Task requirements:
Extract the first line through the line containing "Recreate this object" from the listing below, exactly as written.
>> BEGIN Task inputs
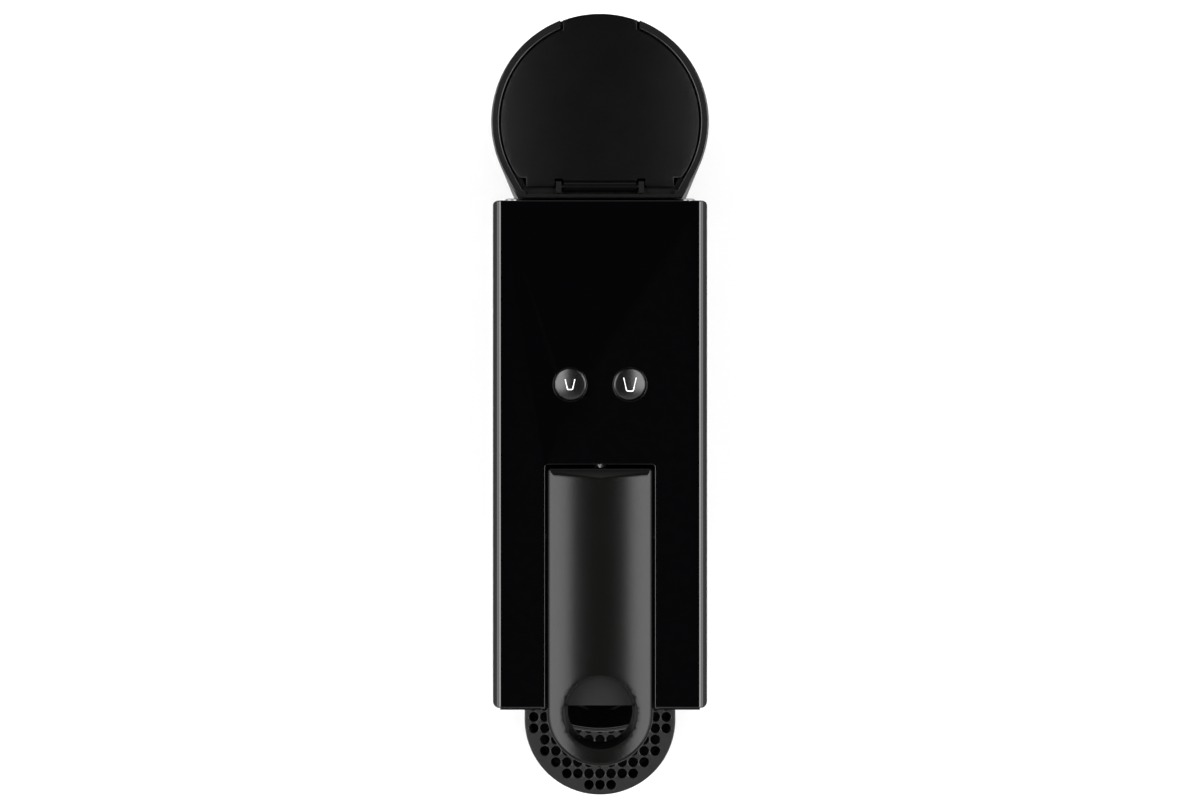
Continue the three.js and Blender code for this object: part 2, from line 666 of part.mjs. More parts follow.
// ---------------------------------------------------------------- water path
function heater() {
  const { half, front, rear, foot, top } = HEATER;
  const block = box(-half, half, front, rear, foot, top);
  const ribs = [];
  for (let rib = 0; rib < 4; rib += 1) {
    ribs.push(box(-half - 2, half + 2, front + 4 + rib * 9, front + 8 + rib * 9, foot + 4, top - 4));
  }
  const sleeve = rodY(0, front - 1, front + CAGE_TRAVEL + 8, CAGE.z, 2.9, 16);
  const inlet = rodY(0, rear - 8, rear + 1, 160, 1.5, 10);
  const feed = rodZ(0, front + CAGE_TRAVEL + 5, CAGE.z, 160, 1.4, 1.4, 8);
  const link = rodY(0, front + CAGE_TRAVEL + 4, rear - 6, 160, 1.4, 8);
  piece("heater_block", cut(join([block, ...ribs]), [sleeve, inlet, feed, link]), ALUMINIUM);
}

function pump() {
  const { y, radius, foot, top } = PUMP;
  const body = turnedZ(0, y, [
    [0, foot],
    [4, foot],
    [4, foot + 6],
    [radius - 3, foot + 6],
    [radius, foot + 10],
    [radius, top - 16],
    [radius - 5, top - 12],
    [radius - 5, top - 8],
    [3.4, top - 8],
    [3.4, top],
    [0, top],
  ], 18);
  piece("pump", body, STEEL);
  piece("pump_mount_lower", ring(0, y, radius + GAP, radius + 4, foot + 14, foot + 20, 20), RUBBER);
  piece("pump_mount_upper", ring(0, y, radius + GAP, radius + 4, top - 28, top - 22, 20), RUBBER);
  const back = box(-24, 24, BODY.rear - 5, BODY.rear - 3.2, foot - 4, top);
  const shelves = [foot + 10.6, top - 31.4].map((z) => box(-24, 24, y - 18, BODY.rear - 4, z, z + 3));
  const way = rodZ(0, y, foot - 10, top + 10, radius + 1);
  piece("pump_bracket", join([back, ...shelves]).subtract(way), ALUMINIUM);
}

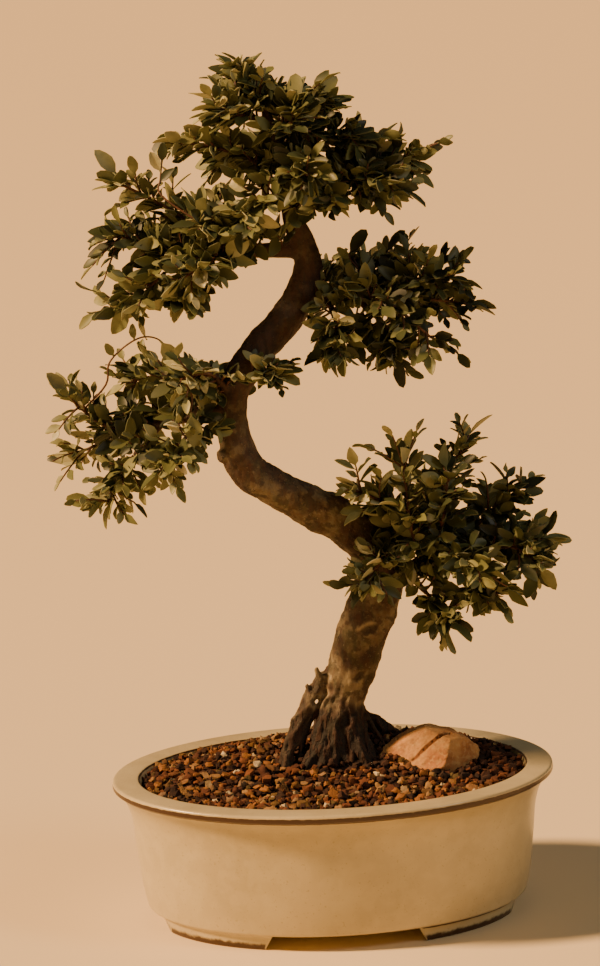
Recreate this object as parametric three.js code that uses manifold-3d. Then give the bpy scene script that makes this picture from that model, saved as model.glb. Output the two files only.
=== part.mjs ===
// Chinese elm bonsai, an informal upright with five foliage pads, in an oval glazed pot.
// Millimetres, +Z up. The pot's long side lies along X and the front of the tree faces -Y.
import * as THREE from 'three';
import { mergeVertices } from 'three/addons/utils/BufferGeometryUtils.js';
import Module from 'manifold-3d';

const wasm = await Module();
wasm.setup();

// Driving dimensions
const POT = {
  halfLength: 102, halfWidth: 77, height: 68, rimWidth: 12.5, lip: 2.2, floorTop: 13, bodyBottom: 6,
  core: 60, segments: 32,
};
const FOOT = { outer: 84, inner: 66, fillet: 2, frontGap: 66, endGap: 36, slant: 4, below: 1 };
const DRAIN = { radius: 8, offset: 40, length: 20, middle: 7, segments: 12 };
const SCREEN = { size: 25, thickness: 1.2, mesh: 2, hole: 8, border: 0.3 };
const SOIL = {
  rim: 64.5, mound: 16, moundX: 4, moundY: 20, spreadX: 62, spreadY: 30, grain: 1.7, pitch: 8.2,
  scatter: 0.28, leastGrain: 0.4, lowest: -20, cover: 90,
};
const STONE = { x: 46, y: 3.5, z: 71.6, halfLength: 24, halfWidth: 16.5, halfHeight: 13.8 };
const CLEARANCE = 0.3;

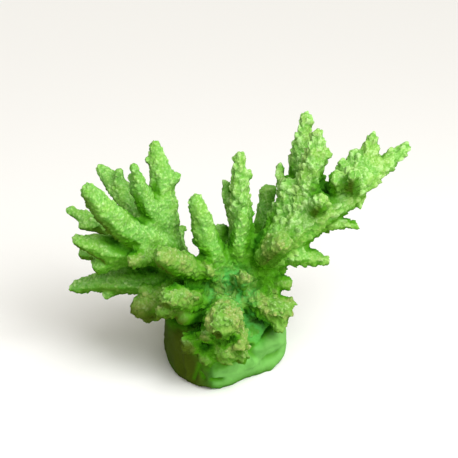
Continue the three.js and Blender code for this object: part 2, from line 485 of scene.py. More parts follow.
    def share_out(self, nodes: dict[str, bpy.types.Object]) -> None:
        """Gives each vertex and face to its nearest node, with no stray islands.

        Args:
            nodes: The frame's nodes by name.
        """
        corners, triangles, owners = [], [], []
        for number, name in enumerate(self.names):
            base = len(corners)
            points, faces = shell_of(nodes[name])
            corners.extend(points)
            triangles.extend([base + i for i in face] for face in faces)
            owners.extend([number] * len(faces))
        tree = BVHTree.FromPolygons(corners, triangles)
        owner = [owners[tree.find_nearest(Vector(p))[2]] for p in self.places * MM]
        self.vertex_nodes = np.array(owner)
        self.face_nodes = self.vertex_nodes[self.faces[:, 0]]
        sides = np.stack([self.faces, np.roll(self.faces, -1, 1)], 2)
        sides = np.sort(sides.reshape(-1, 2), 1)
        keys = sides[:, 0] * len(self.places) + sides[:, 1]
        order = np.argsort(keys, kind="stable")
        paired = keys[order[:-1]] == keys[order[1:]]
        neighbours = np.stack([order[:-1][paired], order[1:][paired]], 1)
        neighbours = neighbours // self.faces.shape[1]
        for _ in range(self.island_passes):
            if not self.absorb_islands(neighbours):
                break

    def absorb_islands(self, neighbours: np.ndarray) -> int:
        """Hands each node's smaller islands of faces to the node next to them.

        Args:
            neighbours: Two faces that share an edge to a row.

        Returns:
            How many faces changed hands.
        """
        nodes = self.face_nodes
        same = nodes[neighbours[:, 0]] == nodes[neighbours[:, 1]]
        groups = joined_groups(len(nodes), neighbours[same])
        numbers, sizes = np.unique(groups, return_counts=True)
        size_of = dict(zip(numbers.tolist(), sizes.tolist()))
        keep = {}
        for number in numbers.tolist():
            node = int(nodes[number])
            if size_of[number] > size_of.get(keep.get(node), 0):
                keep[node] = number
        stray = ~np.isin(groups, list(keep.values()))
        border = neighbours[~same]
        border = np.concatenate([border, border[:, ::-1]])
        border = border[stray[border[:, 0]]]
        heir = {}
        for inner, outer in border.tolist():
            heir.setdefault(int(groups[inner]), int(nodes[outer]))
        for group, node in heir.items():
            self.face_nodes[groups == group] = node
        return int(stray.sum())

    def tips(self, nodes: dict[str, bpy.types.Object], heart: Vector) -> np.ndarray:
        """Finds each node's growing end: its point farthest from its fork.

        Args:
            nodes: The frame's nodes by name.
            heart: The middle of the coral, in metres, which the stems grow away from.

        Returns:
            One place to a node, in mm.
        """
        shells = {name: shell_of(nodes[name]) for name in self.names}
        trees = {name: BVHTree.FromPolygons(*shell) for name, shell in shells.items()}
        ends = []
        for name, (corners, _) in shells.items():
            others = [tree for other, tree in trees.items() if other != name]
            touching = [
                corner
                for corner in corners
                if any(
                    tree.find_nearest(corner, self.touch * MM)[0] is not None
                    for tree in others
                )
            ]
            root = heart
            if touching and name not in STEMS:
                root = sum(touching, Vector()) / len(touching)
            far = max(corners, key=lambda corner: (corner - root).length)
            ends.append([x / MM for x in far])
        return np.array(ends)


@dataclass(frozen=True)
class Mark:
    """A dent, crease or swelling on the rock.

    Attributes:
        start: One end of its middle line, in mm.
        end: The other end.
        radius: Half its width in mm.
        depth: How far it goes in, or out where negative.
    """

    start: tuple[float, float, float]
    end: tuple[float, float, float]
    radius: float
    depth: float

    def depth_at(self, places: np.ndarray, skin: np.ndarray) -> np.ndarray:
        """Reads how deep the mark is at each place.

        Args:
            places: One place to a row, in mm.
            skin: Places on the rock's skin, in mm, which the mark is moved onto.

        Returns:
            Depths in mm.
        """
        start, end = [
            skin[np.linalg.norm(skin - point, axis=1).argmin()]
            for point in (self.start, self.end)
        ]
        along = end - start
        share = (places - start) @ along / max(along @ along, 1e-9)
        nearest = start + np.clip(share, 0, 1)[:, None] * along
        away = np.linalg.norm(places - nearest, axis=1) / self.radius
        return self.depth * np.exp(-2 * away * away)


@dataclass
class RockSurface:
    """The weathered skin of the rock plug.

    Attributes:
        marks: The dents, creases and lumps that it has.
        broad: Its broadest waves.
        lumpy: The lumps on them.
        gritty: Its fine grit.
        folded: Its winding folds.
        ragged: The ragged edge of the patch of coral.
        swell_height: Height of the waves and lumps in mm.
        fold_height: Height of the folds in mm.
        fold_sharpness: How narrow the folds are.
        grit_height: Height of the grit in mm.
        crust_middle: Middle of the patch that the coral has grown down over, in mm.
        crust_radius: Radius of that patch in mm.
        crust_ragged: How far its edge wanders in mm.
    """

    marks: tuple[Mark, ...] = (
        Mark((-11.3, -30.5, 10), (-10.5, -30.5, 8), 2.2, 2.2),
        Mark((-6.5, -32, 8), (-1, -30, 6), 1.9, 2.4),
        Mark((-13, -30, 14), (-17, -27, 4), 2.6, 1.6),
        Mark((-6, -31, 14), (3, -28, 16), 4.0, -1.4),
        Mark((12, -21, 18), (15, -19, 13), 3.6, 1.8),
        Mark((14, -20, 21), (24, -12, 26), 2.2, 4.0),
        Mark((23, -13, 20), (27, -9, 17), 6.5, -3.4),
        Mark((18, -17, 17), (19, -16, 13), 4.5, -2.0),
        Mark((20, -15, 10), (28, -8, 9), 4.0, 1.6),
        Mark((4, -27, 9), (13, -21, 10), 4.5, -1.4),
        Mark((-18.5, -24, 20), (-18.5, -24, 5), 2.5, -1.6),
    )
    broad: Grain = Grain(11, 11.0)
    lumpy: Grain = Grain(12, 4.0)
    gritty: Grain = Grain(13, 1.4)
    folded: Grain = Grain(15, 7.0)
    ragged: Grain = Grain(14, 4.0)
    swell_height: float = 1.3
    fold_height: float = 0.5
    fold_sharpness: float = 2.5
    grit_height: float = 0.12
    crust_middle: tuple[float, float, float] = (12.0, -18.5, 28.0)
    crust_radius: float = 8.5
    crust_ragged: float = 2.0

    def crusted(self, places: np.ndarray) -> np.ndarray:
        """Tells which places on the rock the coral has grown down over.

        Args:
            places: One place to a row, in mm.

        Returns:
            True where there is coral.
        """
        away = np.linalg.norm(places - self.crust_middle, axis=1)
        return away + self.crust_ragged * self.ragged.at(places) < self.crust_radius

    def lift(self, body: Body) -> np.ndarray:
        """Works out how far the rock's surface moves along its normals.

        Args:
            body: The smooth body.

        Returns:
            Distances in mm.
        """
        waves = 0.7 * self.broad.at(body.places) + 0.3 * self.lumpy.at(body.places)
        folds = 1 - self.fold_sharpness * np.abs(self.folded.at(body.places))
        lift = self.swell_height * waves + self.fold_height * np.clip(folds, -1, 1)
        lift += self.grit_height * self.gritty.at(body.places)
        return lift - self.depth(body)

    def depth(self, body: Body) -> np.ndarray:
        """Adds up how deep the marks are.

        Args:
            body: The smooth body.

        Returns:
            Depths in mm, below 0 on the lumps.
        """
        rock = body.places[body.vertex_nodes == body.names.index(ROCK)]
        return sum(mark.depth_at(body.places, rock) for mark in self.marks)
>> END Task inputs
Response:
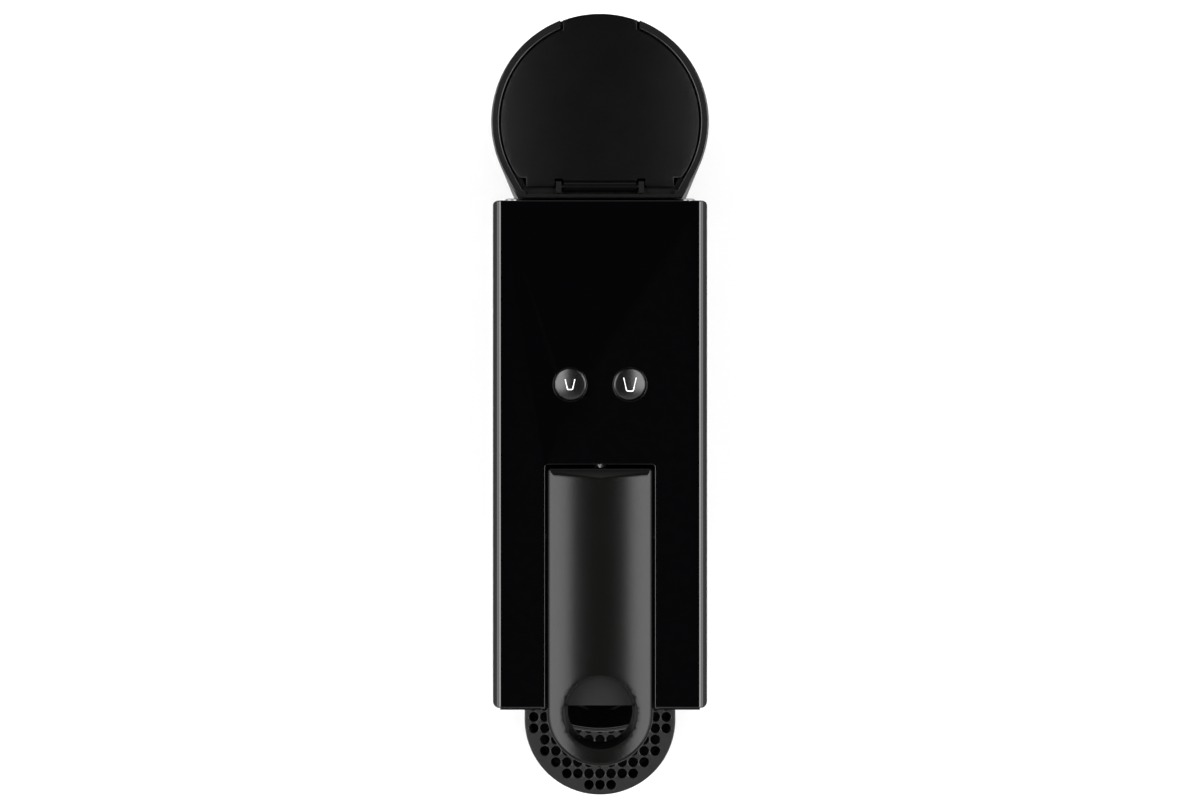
Continue the three.js and Blender code for this object: part 2, from line 666 of part.mjs. More parts follow.
// ---------------------------------------------------------------- water path
function heater() {
  const { half, front, rear, foot, top } = HEATER;
  const block = box(-half, half, front, rear, foot, top);
  const ribs = [];
  for (let rib = 0; rib < 4; rib += 1) {
    ribs.push(box(-half - 2, half + 2, front + 4 + rib * 9, front + 8 + rib * 9, foot + 4, top - 4));
  }
  const sleeve = rodY(0, front - 1, front + CAGE_TRAVEL + 8, CAGE.z, 2.9, 16);
  const inlet = rodY(0, rear - 8, rear + 1, 160, 1.5, 10);
  const feed = rodZ(0, front + CAGE_TRAVEL + 5, CAGE.z, 160, 1.4, 1.4, 8);
  const link = rodY(0, front + CAGE_TRAVEL + 4, rear - 6, 160, 1.4, 8);
  piece("heater_block", cut(join([block, ...ribs]), [sleeve, inlet, feed, link]), ALUMINIUM);
}

function pump() {
  const { y, radius, foot, top } = PUMP;
  const body = turnedZ(0, y, [
    [0, foot],
    [4, foot],
    [4, foot + 6],
    [radius - 3, foot + 6],
    [radius, foot + 10],
    [radius, top - 16],
    [radius - 5, top - 12],
    [radius - 5, top - 8],
    [3.4, top - 8],
    [3.4, top],
    [0, top],
  ], 18);
  piece("pump", body, STEEL);
  piece("pump_mount_lower", ring(0, y, radius + GAP, radius + 4, foot + 14, foot + 20, 20), RUBBER);
  piece("pump_mount_upper", ring(0, y, radius + GAP, radius + 4, top - 28, top - 22, 20), RUBBER);
  const back = box(-24, 24, BODY.rear - 5, BODY.rear - 3.2, foot - 4, top);
  const shelves = [foot + 10.6, top - 31.4].map((z) => box(-24, 24, y - 18, BODY.rear - 4, z, z + 3));
  const way = rodZ(0, y, foot - 10, top + 10, radius + 1);
  piece("pump_bracket", join([back, ...shelves]).subtract(way), ALUMINIUM);
}

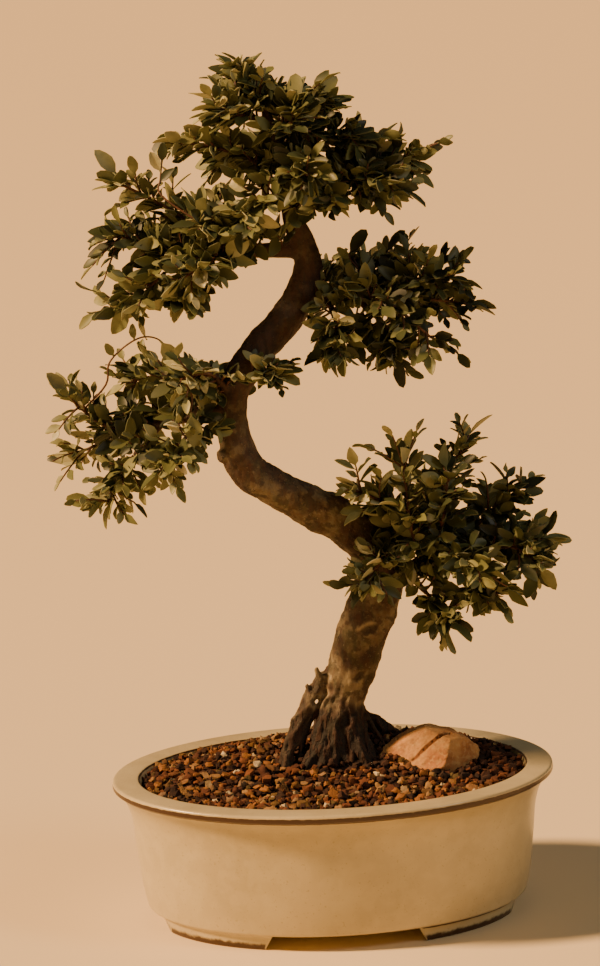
Recreate this object as parametric three.js code that uses manifold-3d. Then give the bpy scene script that makes this picture from that model, saved as model.glb. Output the two files only.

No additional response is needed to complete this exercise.